Cocktails are a top draw. Emmerson recruited former Los Angeleno Nancy Kwon, one of the country's top cocktail specialists, to take on mixologist duties. The cocktail menu is lushly illustrated with graphics reminiscent of Frank Frazetta's fantasy drawings accented by a dash of art nouveau. Each cocktail description also contains a QR code which links to a musical accompaniment for each libation.

Yet the cocktail list could be printed on crumpled up ditto paper, and it wouldn't detract from the impressive artistry found here. My companion chose the Briar and the Rose cocktail, an ethereal concoction of gin, peach liqueur, rose water, and a subtle vinegar-infused peach and rose shrub. Floral and fruity, not only did this $12 pastel colored drink provide a wonderfully balanced taste, but it also evoked the nostalgic feel of a spring garden party. Regarding this beverage, my friend cryptically but appreciatively commented, "It's like I'm drinking the ballet," but maybe that was just the gin talking.

Small plates also provided high quality flavors, not surprising given the impressive New York pedigrees of chefs Michael Gibney and Jeb Breakell. The $5 pain d'epi, or wheat stalk bread, served as a first course. A light baguette cut and baked to resemble wheat in unprocessed form, this loaf was a visually arresting presentation. The interior was tender and light, enveloped by an excellent and not too thick crust, sided with tangy cultured butter.

On the initial sampling, $13 salt cured Columbia River salmon had a fishier flavor than may have been intended. Accompanied by a mellow cream sauce with aquavit, subsequent bites were much improved, with a fresher taste and silky feel. Rye crackers contributed a spot-on counterpoint in terms of distinctive taste and crunchy texture.

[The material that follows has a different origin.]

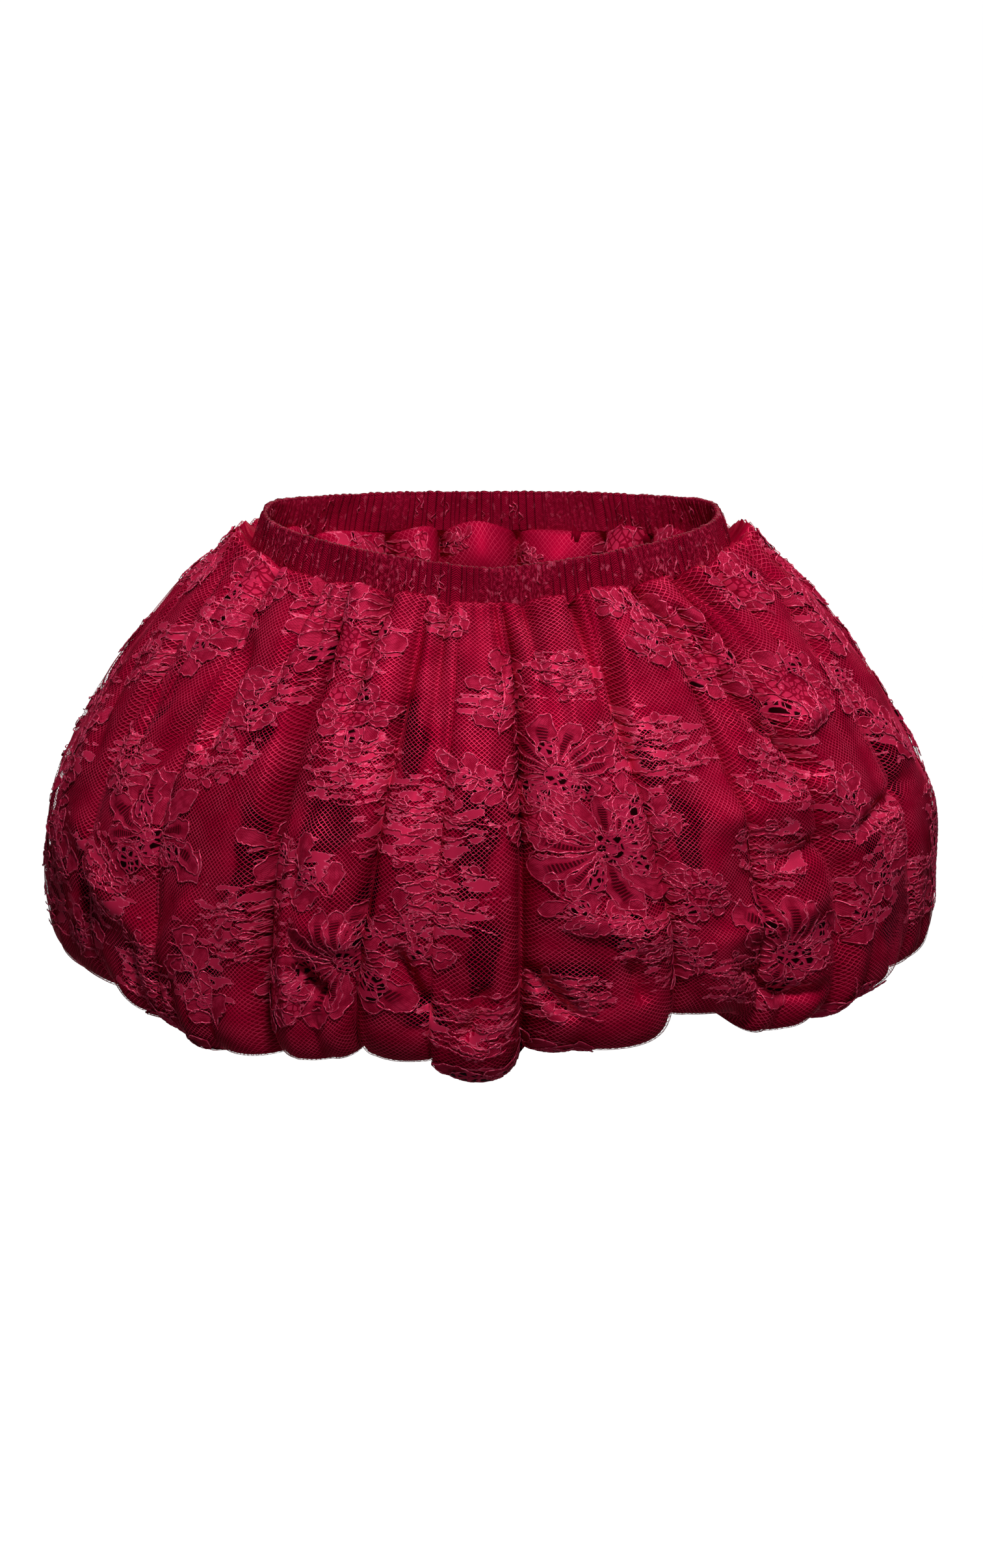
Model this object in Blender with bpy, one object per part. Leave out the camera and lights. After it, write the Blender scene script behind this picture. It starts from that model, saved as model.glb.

A $32 Colorado lamb chop entree successfully melded cuisine from Africa, the American South, and Asia. The only issue is that while some bone-in medium rare morsels, scented with merguez sausage-style spicing, were textbook tender, others were less so. But a suave shrimp grits side was terrifically buttery and decadent. Brussels sprouts were intriguingly seasoned with seafood-laced XO sauce, a prized Asian condiment.

Emmerson's $20 sweet potato gnocchi was hands down the best pasta dish I've tasted in years. This dish showcased the kitchen's ability to draw together disparate ingredients to create an unexpected and ultimately rewarding end result. The plate nailed the silky and sweet pasta joined by earthy maitake mushroom and pungent blue cheese. But the most innovative part was the uni, or sea urchin. I ate around the uni for the first bites, as I slowly savored the rest. Before I took my first taste of uni, I knew that its sweet and briny creaminess would tie everything else together, and I'll be darned if it didn't. I was astonished by how well these ingredients from scattered cuisines played well with one another.

While dessert wasn't as complex as other dishes, the $13 chocolate fudge, accented with juniper was just as satisfying. Deeply flavorful and not too sweet, this confection was effectively complemented by two scoops of assertive ice cream, one showcasing cocoa nibs, the other, coffee.

Emmerson is currently the most innovative restaurant in Boulder, and its bold approach is only matched by its top notch execution. Dishes such as the gnocchi demand that the diner slow down and take a more mindful approach so as not to miss any of the artful nuances inherent in the preparation.